Updated June 2, 2023 - 3:38 pm
Richard “Dick” Borghi was many things in his life: Husband, dad, newspaper man, teacher, singer.
His time in the U.S. Marine Corps as a young man would help him become the disciplined taskmaster he would need to be in his decades-long career in the production side of newspapers.
But he also had a softer, more artistic side that he was able to explore in retirement. He loved movies and musicals. He especially loved to sing, especially at local karaoke spots.
“You would never have guessed that he was a Marine,” said one of his daughters, Ann-Marie White, 59, of Las Vegas. “He was just a big old teddy bear.”
Borghi, who spent two decades at the Las Vegas Review-Journal before retiring in 2009, died after an illness on May 27. He was 88.
“Certainly he will be missed,” said Borghi’s close friend Jack Mungia, 70, who met Borghi around 2010 when Mungia was a karaoke host at a local bar.
‘The respect of everybody’
The youngest of seven children, Borghi was born in 1934 in Bethlehem, Pennsylvania. After graduating from the local technical high school, he joined the Marines because his hero, Boston Red Sox legend Ted Williams, had done the same.
After studying printing management at the Rochester Institute of Technology, he married Jacqueline “Jackie” Marie Egli in 1962. They had five kids and were together until Jackie’s death in 2005.
After starting out at his local newspaper, the Bethlehem Globe Times in the 1950s, Borghi’s career had numerous stops, including the Louisville Courier-Journal and the Chicago Sun-Times, among several other places.
He started at the Review-Journal on Dec. 4, 1989, as an assistant production manager. He became a production manager in 1994 and stayed in that role until his retirement on Jan. 2, 2009.
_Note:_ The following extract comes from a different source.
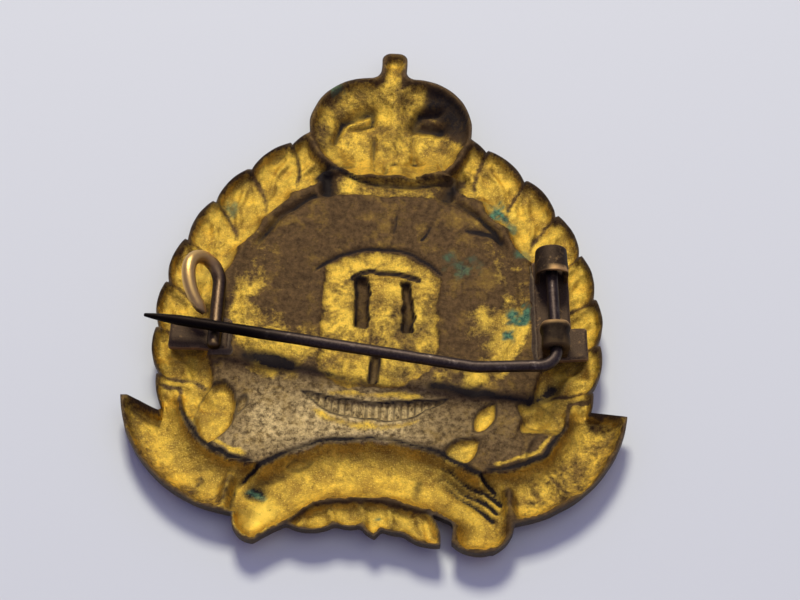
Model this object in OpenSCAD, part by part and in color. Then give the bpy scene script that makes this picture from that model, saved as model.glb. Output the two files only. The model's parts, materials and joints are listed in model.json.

Two of Dick and Jackie’s kids, White and Carol-Ann Tiberi, 57, recently sat in the corner booth of a restaurant in southwest Las Vegas to reflect on their dad.
They remembered him as a man with a great sense of humor, who liked to joke, but also as somebody who knew how to keep the presses running and on time to get the newspaper out. He loved classic cars, reading several newspapers a day and being a grandfather.
He had 11 grandchildren and 13 great-grandchildren, his daughters said.
“It was all work, work, work, work, work, work,” Tiberi said. “And then after mom passed, he finally retired and then this is what he did, he did karaoke and OLLI.”
OLLI is the Osher Lifelong Learning Institute at UNLV, where Borghi taught classes about movies and musicals to other seniors.
A celebration of life is set to take place from 2 p.m. to 5 p.m. Saturday, July 15, at the El Dorado Mobile Home Park at 4525 W. Twain Avenue, where Borghi enjoyed singing karaoke.
Anybody wishing to attend the celebration of life should RSVP to email@example.com.
A previous version of this story misstated the number of Dick Borghi’s great-grandchildren.